Foley JF. Focus Issue: Inflammatory mechanisms. Science Signaling, 3 March 2015. 8(366):eg2. doi: 10.1126/scisignal.aaa959
This issue of the Science spin-off called Science Signaling is organized around inflammatory pathways, rather than around specific diseases, but these are the same pathways that underlie autoimmune diseases. The research articles in this collection identify pro- and anti-inflammatory mechanisms that may prove promising as targets for new therapies.
Every year, knowledge of the pathways becomes more detailed (and sometimes
overwhelming). This overview identifies some important developmentsScience over the last two or three years.
• Toll-like receptors (TLRs): These are transmembrane pattern-recognition receptors (PRRs) that recognize pathogen-associated molecular patterns (PAMPs), such as the bacterial producs lipopolysaccharide (LPS) and flagellin, and damage-associated molecular patterns (DAMPs) such as histone proteins that are released from damaged or dead cells.
LPS binds to TLR4, stimulating two signaling pathways:
1. The TLR4-MyD88 pathway activates NF-κB, which expresses proinflammatory factors like tumor necrosis factor (TNF), interleukin-6 (IL-6), and IL-1β.
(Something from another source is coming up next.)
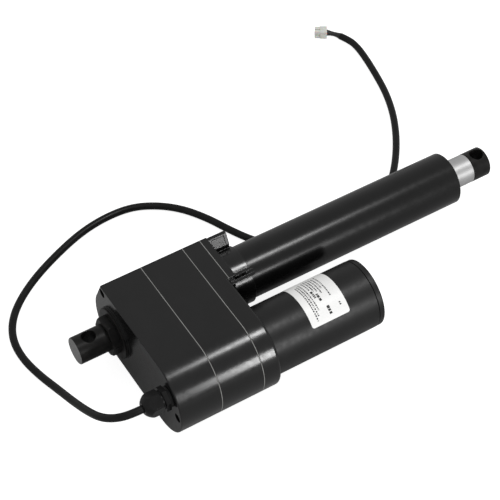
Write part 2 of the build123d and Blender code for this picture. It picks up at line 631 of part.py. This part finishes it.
magnets = []
for middle in (90.0, 270.0):
    with BuildPart() as magnet:
        with BuildSketch(across(146.0)) as arc_section:
            with Locations((MOTOR_Y, 0)):
                Circle(CAN_INNER_R - FIT)
                Circle(CORE_R + 0.7, mode=Mode.SUBTRACT)
                with PolarLocations(0, 1, start_angle=middle + 180):
                    Rectangle(70, 70, align=(Align.MIN, Align.CENTER), mode=Mode.SUBTRACT)
        extrude(arc_section.sketch, amount=58)
    magnets.append(magnet.part)
save(Compound(children=magnets), "magnets")

BRUSH = (212.5, 218.5)
HOLDER_RING = (211.0, 224.5)        # the brush holder's ring, and the disc that closes its end
DISC_START = 220.0
with BuildPart() as brush_holder:
    bar(*HOLDER_RING, CAN_INNER_R - FIT, MOTOR_Y)
    bore(*HOLDER_RING, 23.0, MOTOR_Y)
    bar(DISC_START, HOLDER_RING[1], 27.0, MOTOR_Y)
    bore(DISC_START, HOLDER_RING[1], COMMUTATOR_R + 1.0, MOTOR_Y)
save(brush_holder.part, "brush_holder")

brushes = []
for side in (1, -1):
    with BuildPart() as brush:
        with BuildSketch(across(BRUSH[0])) as block:
            with Locations((MOTOR_Y, side * 17.0)):
                Rectangle(5.0, 11.4)
            with Locations((MOTOR_Y, 0)):
                Circle(COMMUTATOR_R + 0.1, mode=Mode.SUBTRACT)
        extrude(block.sketch, amount=BRUSH[1] - BRUSH[0])
    brushes.append(brush.part)
save(Compound(children=brushes), "brushes")

# The rating label is a curved sheet round the motor, clear of any lettering.
LABEL = (163.0, 201.0)
LABEL_ANGLES = (38.0, 140.5)
LABEL_THICKNESS = 0.15
LABEL_REACH = 60.0      # past the label, for the wedge that bounds its angles
with BuildPart() as label:
    with BuildSketch(across(LABEL[0])) as sheet:
        with Locations((MOTOR_Y, 0)):
            Circle(MOTOR_R + LABEL_THICKNESS + 0.02)
            Circle(MOTOR_R + SEAT, mode=Mode.SUBTRACT)
        corners = [
            (MOTOR_Y + LABEL_REACH * cos(radians(angle)), LABEL_REACH * sin(radians(angle)))
            for angle in (LABEL_ANGLES[0], sum(LABEL_ANGLES) / 2, LABEL_ANGLES[1])
        ]
        with BuildLine():
            Polyline((MOTOR_Y, 0), *corners, (MOTOR_Y, 0))
        make_face(mode=Mode.INTERSECT)
    extrude(sheet.sketch, amount=LABEL[1] - LABEL[0])
save(label.part, "rating_label")

# ---- outer tube with the parts in its mouth ----
BUSH_START = 353.0
with BuildPart() as outer_tube:
    bar(HOLDER_START, TUBE_END, TUBE_R)
    bore(HOLDER_START, TUBE_END, TUBE_R - TUBE_WALL)
    chamfer(outer_tube.faces().sort_by(Axis.X)[-1].edges(), 0.5)
save(outer_tube.part, "outer_tube")

with BuildPart() as guide_bush:
    bar(BUSH_START, TUBE_END - 5, TUBE_R - TUBE_WALL - FIT)
    bore(BUSH_START, TUBE_END - 5, ROD_R + RUNNING)
save(guide_bush.part, "guide_bush")

with BuildPart() as rod_wiper:
    bar(TUBE_END - 5, TUBE_END - 0.8, TUBE_R - TUBE_WALL - FIT)
    bore(TUBE_END - 5, TUBE_END - 0.8, ROD_R + RUNNING)
    chamfer(rod_wiper.faces().sort_by(Axis.X)[-1].edges().sort_by(SortBy.RADIUS)[0], 1.5)
save(rod_wiper.part, "rod_wiper")

# ---- rod ----
NUT = (130.0, 146.0)
SPIGOT_END = 156.0
NUT_R = 17.0
ROD_INNER_R = ROD_R - ROD_WALL
FRONT_EYE_R = 14.0
EYE_LENGTH = 18.3
STUD = 16.0
with BuildPart() as rod_tube:
    bar(NUT[1], ROD_END, ROD_R)
    chamfer(rod_tube.faces().sort_by(Axis.X)[-1].edges(), 0.7)
    bore(NUT[1], ROD_END, ROD_INNER_R)
save(rod_tube.part, "rod_tube")

with BuildPart() as drive_nut:
    bar(*NUT, NUT_R)
    bar(NUT[1], SPIGOT_END, ROD_INNER_R - FIT)
    bore(NUT[0], SPIGOT_END, SCREW_R + RUNNING)
save(drive_nut.part, "drive_nut")

with BuildPart() as glide_ring:
    bar(NUT[0] + 1, NUT[1] - 1, TUBE_R - TUBE_WALL - 0.08)
    bore(NUT[0] + 1, NUT[1] - 1, NUT_R + FIT)
save(glide_ring.part, "glide_ring")

with BuildPart() as front_eye:
    bar(ROD_END, ROD_END + EYE_LENGTH, FRONT_EYE_R)
    chamfer(front_eye.faces().sort_by(Axis.X)[-1].edges(), 0.8)
    bar(ROD_END - STUD, ROD_END, ROD_INNER_R - FIT)
    cross_hole(EYE_TO_EYE, FRONT_EYE_R + 1)
save(front_eye.part, "front_eye")

# ---- switch board behind the gear chamber ----
BOARD_X = 44.0
with BuildPart() as switch_board:
    with BuildSketch(across(BOARD_X)) as board:
        with Locations((-54.0, -8.0)):
            RectangleRounded(46.0, 40.0, 3.0)
    extrude(board.sketch, amount=1.6)
save(switch_board.part, "switch_board")

with BuildPart() as limit_switches:
    with BuildSketch(across(BOARD_X + 1.6)) as cases:
        with Locations((-46.0, -2.0), (-46.0, -18.0)):
            Rectangle(20.0, 10.0)
    extrude(cases.sketch, amount=6.5)
save(limit_switches.part, "limit_switches")

# ---- cable gland ----
GLAND_HEX = (19.2, 23.8)
GLAND_FLATS, GLAND_TURN = 19.4, 37.0
CAP_START, GLAND_CAP_R = 17.4, 10.9
DOME_START = 9.5
with BuildPart() as gland_body:
    hexagon(*GLAND_HEX, GLAND_FLATS, GLAND_Y, GLAND_Z, turn=GLAND_TURN)
    bar(CAP_START, GLAND_HEX[0], 8.6, GLAND_Y, GLAND_Z)
    bar(GLAND_HEX[1], 37.0, THREAD_R, GLAND_Y, GLAND_Z)
    bore(CAP_START, 37.0, 5.5, GLAND_Y, GLAND_Z)
save(gland_body.part, "gland_body")

with BuildPart() as gland_ring:
    bar(GLAND_HEX[1], REAR_FACE, 9.5, GLAND_Y, GLAND_Z)
    fillet(gland_ring.edges().filter_by(GeomType.CIRCLE), 0.6)
    bore(GLAND_HEX[1], REAR_FACE, THREAD_R + FIT, GLAND_Y, GLAND_Z)
save(gland_ring.part, "gland_ring")

with BuildPart() as gland_locknut:
    hexagon(REAR_WALL, 35.0, 19.0, GLAND_Y, GLAND_Z)
    bore(REAR_WALL, 35.0, THREAD_R + FIT, GLAND_Y, GLAND_Z)
save(gland_locknut.part, "gland_locknut")

with BuildPart() as gland_cap:
    hexagon(CAP_END, CAP_START, GLAND_FLATS, GLAND_Y, GLAND_Z, turn=GLAND_TURN)
    with BuildSketch(Plane.XY.offset(GLAND_Z)) as profile:
        with BuildLine():
            shoulder = (DOME_START, GLAND_Y + GLAND_CAP_R)
            tip = (CAP_END, GLAND_Y + 5.4)
            rim = (CAP_START - 0.6, GLAND_Y + GLAND_CAP_R)
            Polyline((CAP_START, GLAND_Y), (CAP_START, rim[1] - 0.6), rim, shoulder)
            Spline(shoulder, (5.0, GLAND_Y + 9.2), tip, tangents=[(-1, 0), (-0.5, -1)])
            Polyline(tip, (CAP_END, GLAND_Y), (CAP_START, GLAND_Y))
        make_face()
    revolve(profile.sketch, axis=Axis((0, GLAND_Y, GLAND_Z), (1, 0, 0)), mode=Mode.INTERSECT)
    bore(CAP_END, 6.0, CORD_R + 0.3, GLAND_Y, GLAND_Z)
    bore(6.0, CAP_START, 7.0, GLAND_Y, GLAND_Z)
save(gland_cap.part, "gland_cap")

with BuildPart() as gland_seal:
    bar(6.2, 17.0, 6.9, GLAND_Y, GLAND_Z)
    bore(6.2, 17.0, CORD_R + FIT, GLAND_Y, GLAND_Z)
save(gland_seal.part, "gland_seal")

with BuildPart() as cord_tail:
    bar(CORD_START, 41.0, CORD_R, GLAND_Y, GLAND_Z)
save(cord_tail.part, "cord_tail")


# ---- cord: straight runs joined by arcs as large as the runs allow ----
def bend_radii(route):
    """Each corner's radius, from its turn and its shorter run."""
    points = [Vector(*point) for point in route]
    radii = []
    for before, corner, after in zip(points, points[1:], points[2:]):
        arriving, leaving = corner - before, after - corner
        turn = arriving.get_angle(leaving)
        shorter = min(arriving.length, leaving.length)
        radii.append(0.45 * shorter / tan(radians(turn) / 2))
    return radii


radii = bend_radii(CORD_ROUTE)
print("cord bend radii:", " ".join(f"{radius:.0f}" for radius in radii))
with BuildPart() as cord:
    with BuildLine() as path:
        FilletPolyline(*CORD_ROUTE, radius=radii)
    with BuildSketch(Plane(origin=CORD_ROUTE[0], z_dir=(-1, 0, 0))) as cord_section:
        Circle(CORD_R)
    sweep(cord_section.sketch, path=path.wire())
cord_length = path.wire().length
expected = pi * CORD_R**2 * cord_length
print(f"cord length {cord_length:.0f} mm, volume / (section x length) {cord.part.volume / expected:.4f}")
save(cord.part, "cord")

# ---- connector: sleeve over the cord's end, housing with four silos, and their terminals ----
heading = Vector(cos(radians(CONNECTOR_HEADING)), sin(radians(CONNECTOR_HEADING)), 0)
sideways = Vector(-heading.Y, heading.X, 0)
cord_end = Vector(*CORD_ROUTE[-1])
cord_heading = (cord_end - Vector(*CORD_ROUTE[-2])).normalized()
SLEEVE_NECK_R, SLEEVE_END_R = 2.5, 3.3
neck_heading = (cord_heading + heading).normalized()
neck_at = cord_end + cord_heading * 3.5 + neck_heading * 1.5
sleeve_stations = [
    (cord_end, cord_heading, CORD_R),
    (neck_at, neck_heading, SLEEVE_NECK_R),
    (CONNECTOR_AT, heading, SLEEVE_END_R),
]
with BuildPart() as connector_sleeve:
    sections = []
    for centre, direction, radius in sleeve_stations:
        with BuildSketch(Plane(origin=centre, x_dir=(0, 0, 1), z_dir=direction)) as ring:
            Circle(radius)
        sections.append(ring.sketch)
    loft(sections)
save(connector_sleeve.part, "connector_sleeve")

SILO_PITCH, SILO_SIDE, SILO_LENGTH = 4.6, 3.9, 5.5
HOUSING_SIZE, HOUSING_LENGTH = (9.8, 9.4), 7.0
connector_back = Plane(origin=CONNECTOR_AT, x_dir=sideways, z_dir=heading)
with BuildPart() as connector_housing:
    with BuildSketch(connector_back) as block:
        RectangleRounded(*HOUSING_SIZE, 0.6)
    extrude(block.sketch, amount=HOUSING_LENGTH)
    with BuildSketch(connector_back.offset(HOUSING_LENGTH)) as silos:
        with GridLocations(SILO_PITCH, SILO_PITCH, 2, 2):
            Rectangle(SILO_SIDE, SILO_SIDE)
    extrude(silos.sketch, amount=SILO_LENGTH)
    with BuildSketch(connector_back.offset(HOUSING_LENGTH + SILO_LENGTH)) as cavities:
        with GridLocations(SILO_PITCH, SILO_PITCH, 2, 2):
            Circle(1.3)
    extrude(cavities.sketch, amount=-(HOUSING_LENGTH + SILO_LENGTH - 2), mode=Mode.SUBTRACT)
save(connector_housing.part, "connector_housing")

terminals = []
for place in GridLocations(SILO_PITCH, SILO_PITCH, 2, 2):
    with BuildPart() as terminal:
        with BuildSketch(connector_back.offset(2.0)) as pin:
            with Locations(place):
                Circle(1.2)
                Circle(0.7, mode=Mode.SUBTRACT)
        extrude(pin.sketch, amount=HOUSING_LENGTH + SILO_LENGTH - 3)
    terminals.append(terminal.part)
save(Compound(children=terminals), "connector_terminals")
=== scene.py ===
import json
import math
import random
import bmesh
import bpy
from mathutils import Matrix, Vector


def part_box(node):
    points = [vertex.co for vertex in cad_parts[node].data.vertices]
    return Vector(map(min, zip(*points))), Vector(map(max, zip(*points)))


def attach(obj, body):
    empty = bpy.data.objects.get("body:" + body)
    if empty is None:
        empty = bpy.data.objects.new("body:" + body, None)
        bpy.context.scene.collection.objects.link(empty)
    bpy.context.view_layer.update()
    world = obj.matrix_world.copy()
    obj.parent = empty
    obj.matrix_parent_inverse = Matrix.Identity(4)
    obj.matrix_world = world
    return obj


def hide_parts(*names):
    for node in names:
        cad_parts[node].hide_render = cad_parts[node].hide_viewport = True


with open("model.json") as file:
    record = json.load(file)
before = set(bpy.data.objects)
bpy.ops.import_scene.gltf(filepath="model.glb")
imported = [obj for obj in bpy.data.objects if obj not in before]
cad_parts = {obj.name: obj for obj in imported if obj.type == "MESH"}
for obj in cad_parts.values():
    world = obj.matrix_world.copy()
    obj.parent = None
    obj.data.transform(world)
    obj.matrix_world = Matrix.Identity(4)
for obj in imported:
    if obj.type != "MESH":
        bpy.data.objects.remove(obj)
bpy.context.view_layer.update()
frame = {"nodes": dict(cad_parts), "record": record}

# Linear actuator on a pale floor. Units are metres, in the CAD model's frame: the origin is the rear
# eye's cross hole, +X is the way the rod extends, +Z is up, and the motor lies on the -Y side.

scene = bpy.context.scene
nodes_of = frame["nodes"]
FLOOR_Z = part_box("gearbox_body")[0][2]
MM = 0.001


# ---- camera ----
CAMERA_AT = Vector((-0.3416, -0.8163, 1.1230))
CAMERA_AIM = Vector((0.17354, 0.01943, 0.0))
LENS_MM = 119.6
SENSOR_MM = 36.0


def make_camera():
    """The camera looks down on the actuator from behind and to the motor's side."""
    data = bpy.data.cameras.new("camera")
    data.lens = LENS_MM
    data.sensor_width = SENSOR_MM
    camera = bpy.data.objects.new("camera", data)
    camera.location = CAMERA_AT
    camera.rotation_mode = "QUATERNION"
    camera.rotation_quaternion = (CAMERA_AIM - CAMERA_AT).to_track_quat("-Z", "Y")
    scene.collection.objects.link(camera)
    scene.camera = camera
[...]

2. The TLR4-TRIF pathway, in contrast, activates the anti-viral type I interferons (IFNs).
Research reported here shows that the response of the TLR4 receptor depends not on the particular ligand, but on the concentration and timing of the ligand. Other research discovered redundant pathways for identifying RNA viruses.
Excessive production of TNF in response to LPS leads to sepsis. Another TLR receptor blocks the inflammation in a feedback loop, suggesting an anti-inflammatory therapy.
In inflammatory bowel disease, TNF suppresses the synthesis of glucocorticoids. TNF inhibitors restored glucocorticoid synthesis in mice.
• The receptor tyrosine kinaseMer: This enzyme inhibits immune responses to pathogens, and stimulation of Mer and its pathway can reduce inflammation in mice.
• IL-17: Produced by T helper 17 (TH17) cells, IL-17 causes NF-κB inflammatory damage in autoimmune diseases such as rheumatoid arthritis (RA). The deubiquinase A20 inhibits NF-κB activation.
IL-17 receptor (IL-17R) stimulates the production of A20. Mutations in A20 are associated with susceptibility to RA.